In May, the La Mesa-Spring Valley School District also filed a cross-complaint against two residents and the County of San Diego, alleging they are liable for flood damage.
A cross-complaint is a way for the city to initiate its own claim against parties it considers at least partly responsible for the flood damage — and that it believes should have to bear liability financially.
“If the city has any liability, they want to be able to get some contribution from a codefendant,” explained William Slomanson, a retired professor at Thomas Jefferson School of Law and a retired defense attorney.
In five of the cross-complaints filed from May through July, the city sued several of the same parties — including two flood victims who own homes in the community of Southcrest.
On Wednesday, January 24, 2024, residents of Beta Street begin the cleanup after their homes flooded two days earlier. (Nelvin C. Cepeda / The San Diego Union-Tribune)

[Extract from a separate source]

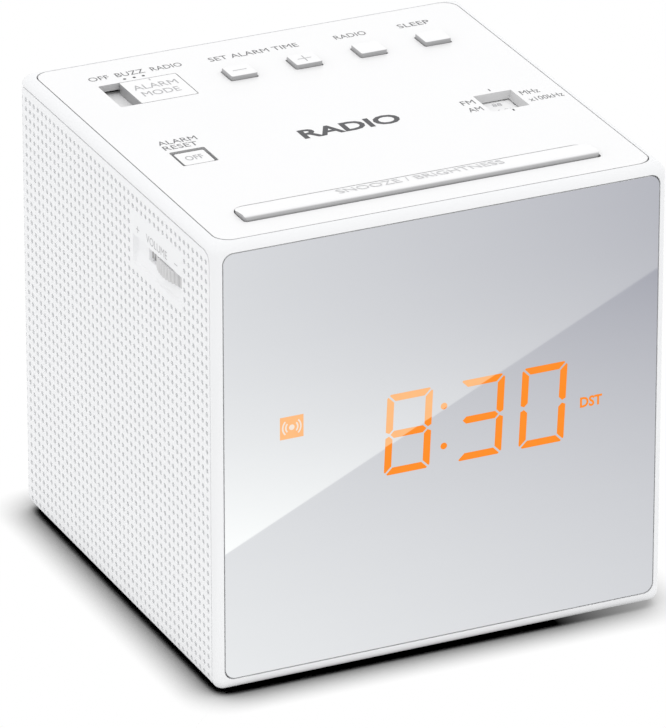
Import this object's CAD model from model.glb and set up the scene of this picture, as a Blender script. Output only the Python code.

Evan Walker, one of the lawyers representing flood victims suing the city, questions the city’s strategy of suing flood victims — especially multiple times over.
“I don’t think it was necessary or even appropriate,” he said, adding that even if a flood victim did something to contribute to the damage, a lawsuit doesn’t seem like a reasonable course of action.
“Just tell him you’re not going to pay him a hundred grand; tell him you’re gonna pay him 50,” Walker said. “Don’t sue him.”
Along with the flood victims, the city is also cross-suing Home Depot, which owns a property in the Mountain View neighborhood, along with a homeowners association in Southcrest.
Other cross-defendants include a real estate developer and a construction company that contracted with the city for work on the Clay Avenue Mini Park in Logan Heights.
In addition to the parties it names as defendants, the city’s cross-complaints also list up to 1,000 unidentified defendants — people or entities that could also be responsible.
It has so far named four of those defendants in one of the cross-suits. The City Attorney’s Office said last month it doesn’t expect to name all 1,000.
The City Attorney’s Office did not comment on its legal strategy.
But to Slomanson, it looks standard — including its decision earlier this year to try to reduce the number of claims against it over its management of stormwater infrastructure in southeastern San Diego. In that lawsuit, a Vista judge ruled in March that only one claim would be thrown out and five would proceed for now.
Walker said that the plaintiffs’ lawyers have until Sept. 12 to consolidate all 53 complaints into a single master complaint, with a status conference with the judge set for Sept. 18.
Then he says the case could go to trial by next summer, barring a settlement before then.
Martha Navarro recalls when she first saw the flood by watching remotely on her security camera and noticed her puppy nearly drowning on the back porch of her home on Beta Street in Southcrest in January 2024. (Nelvin C. Cepeda / The San Diego Union-Tribune)
Martha Navarro, a Beta Street resident who is suing the city and has not been named as a cross-defendant, expects the case to take years to reach a resolution.
Still, she’ll be glad when it’s over — with the hope of getting money from the city to cover the damage her home sustained during the floods. Navarro and her husband spent $20,000 to $25,000 last year to replace their family’s damaged appliances and belongings.
The Navarros are first-time homeowners at their Southcrest home with two young sons, but she and her husband are talking about using money from the lawsuit for a down payment on a new house in another neighborhood to avoid a future flood.
“We still have little ones,” she said. “If it happens again, I wouldn’t want to be in the house with my kids.”